P.L.G. We are seeing regional cities assert themselves in certain cases. This could be one of the models gaining strength in response to the increasing conflict between cities and states. We can see this happening between Dubai and the United Arab Emirates, as well as in the US. It’s still bubbling under the surface in Shanghai, and could emerge in Brazil in the new political context. As Barcelona and Catalonia show, the region provides the city with additional resources. This is an interesting question for Paris and the Paris Region. But that’s a model among many others. The decisive variable remains the capacity for collective action. This is the great strength of Scandinavian cities. Investment in transport or education, which attract fierce competition, and solving problems of pollution, which will no doubt end up causing the attractiveness of cities to wane, are not down to cities alone: they depend on cooperation, in particular with state governments.
Interview by Paul Lecroart, Léo Fauconnet and Maximilian Gawlik
We need more comparative research programmes on large cities
The limits to the development of knowledge on the trajectories of large cities must not be underestimated. For a long time we have had little research at our disposal because urban research is rarely comparative. Major differences exist from one discipline to the next. There has been extensive work in the field of critical geography, which is intellectually stimulating but has weak empirical foundations. What is primarily lacking is serious fieldwork. In addition to this, subjects of study are sometimes poorly defined. A significant proportion of comparative discourse is produced by professionals specialising in strategies and urban planning, providing interesting material but leaving many aspects unexplored. There is a tendency to reduce investigations of the management of large cities to studies of the proper implementation of urban planning, whereas the latter is just one aspect of public policy. Such studies only tell us a very small part of the story of what happens in these cities. New Delhi, for example, is traditionally thought to be ungovernable, because urban planning is not implemented there: this is to ignore the existence of very important educational, social and even environmental policies that structure urban development. This is the focus of the research programme at Sciences Po entitled What is governed and not governed in large metropolises? (WHIG), which tends to show that large cities are increasingly governed!

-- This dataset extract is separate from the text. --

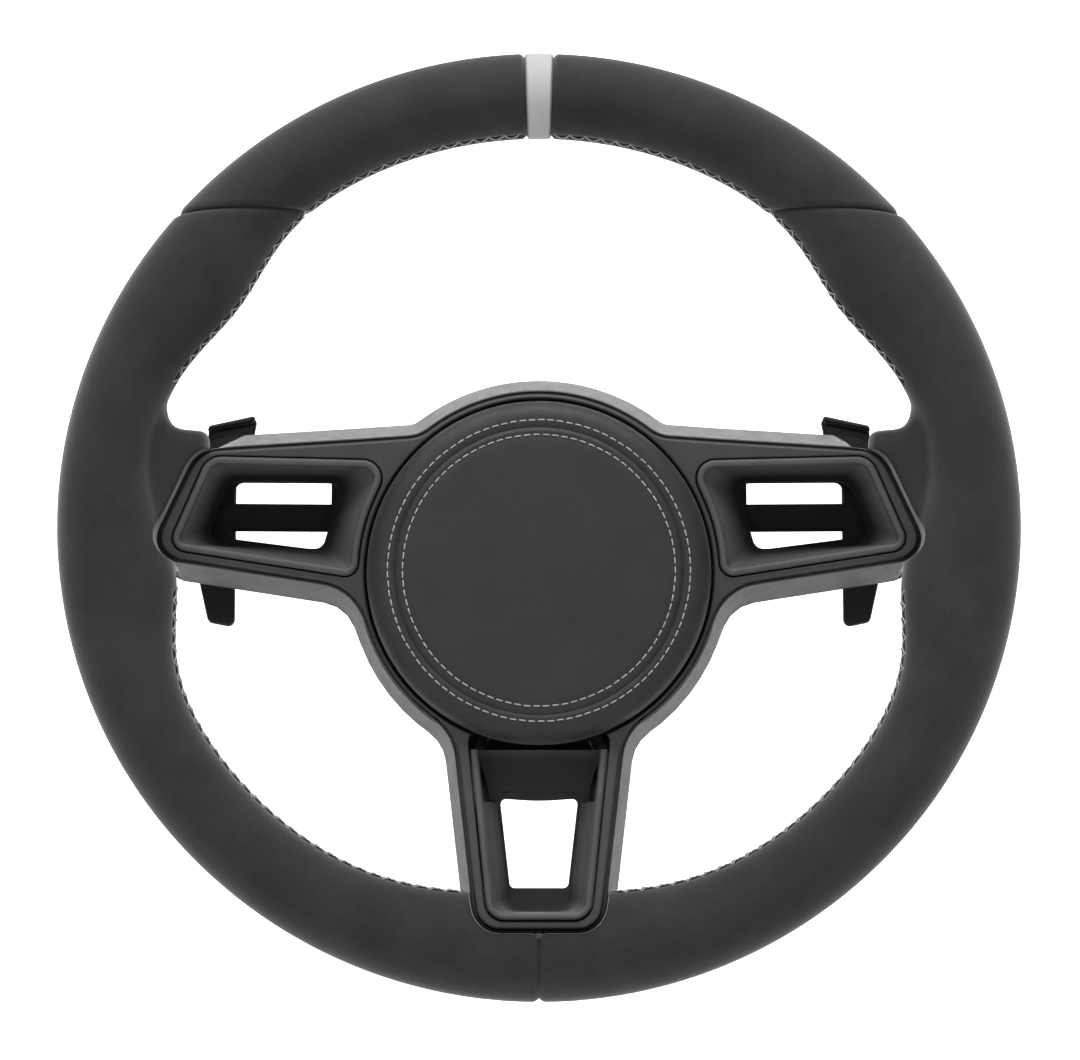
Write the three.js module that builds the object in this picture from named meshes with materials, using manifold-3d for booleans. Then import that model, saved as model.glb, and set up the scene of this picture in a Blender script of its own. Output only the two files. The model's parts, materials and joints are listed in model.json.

Last but not least, it is clear that, because urban planners are so fascinated by what happens in cities and the relationships between them, they often exhibit a great deal of naïvety, or even a genuine lack of understanding, regarding the relationships between cities and states. These relationships nevertheless remain an essential element in the transformation of cities and go a long way to explaining their differences. In response to this stark lack of knowledge, measurement, analysis and comparison regarding major world cities, knowledge, concepts and methods are, however, being recomposed. This is demonstrated in a recent book, edited by Bruno Cousin, focusing on comparison in urban research*. Michael Storper and I are trying to reconcile serious scientific conceptualisation with comparative empirical research. We are able to draw on work carried out at the Urban School at Sciences Po and, more specifically, by the Cities are Back in Town research group. This determinedly transdisciplinary group includes economists, sociologists, political scientists, anthropologists, planners and geographers. Its core research, begun four years ago and set to last a decade, compares an entire array of public policies and governance issues in a group of cities: São Paulo, Mexico City, London and Paris. Our aim is to publish a book on each city, and we carry out comparative analysis, accumulating empirical research on a wide variety of subjects including networks of actors, business districts, utilities, corruption and so on. A second set of cities is also used for comparison, based on more targeted work on Istanbul, Dubai, Johannesburg, Manila, Beijing and Los Angeles.